A research team from University of Oklahoma, Mayo Clinic, Mount Sinai, and University of Missouri have shown that gold nanoparticles can help stop the growth of pancreatic tumors in mice models.
Pancreatic ductal adenocarcinomas don’t respond well to chemo or radiation therapy, and the altered tumor microenvironment created by pancreatic cancer cells (PCCs) and pancreatic stellate cells (PSCs) is thought to be a big reason why this cancer is so difficult to get under control. Being able to interfere with the chemical communication between the PCCs and PSCs may go a long way toward changing the prognosis for pancreatic cancer patients.
The research team showed that gold nanoparticles, when introduced into the pancreatic tumor environment, modify the cell secretome of PCCs and PSCs.
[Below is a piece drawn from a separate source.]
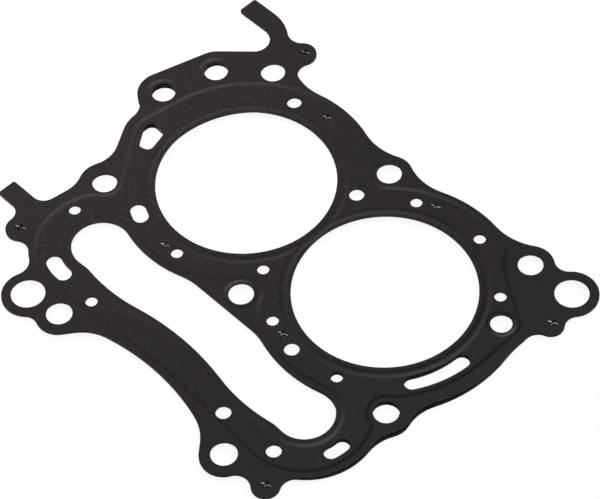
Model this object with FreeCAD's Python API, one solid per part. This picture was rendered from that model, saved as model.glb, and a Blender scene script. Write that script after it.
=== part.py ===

Specifically, reporting in journal ACS Nano, the investigators state that gold nanoparticles “impair secretions of major hub node proteins in both cell types and transform activated PSCs toward a lipid-rich quiescent phenotype.”
Inactivating many of the PSCs led to significantly reduced tumor growth in laboratory mice thanks to a radically changed tumor microenvironment.
While these results are quite promising, considerable further study still has to be done before these gold nanoparticles are used to fight pancreatic cancer in humans.
From the study abstract:
By utilizing a kinase dead mutant of IRE1-α, we demonstrate that AuNPs alter the cellular secretome through the ER-stress-regulated IRE1-dependent decay pathway (RIDD) and identify endostatin and matrix metalloproteinase 9 as putative RIDD targets. Thus, AuNPs could potentially be utilized as a tool to effectively interrogate bidirectional communications in the tumor microenvironment, reprogram it, and inhibit tumor growth by its therapeutic function.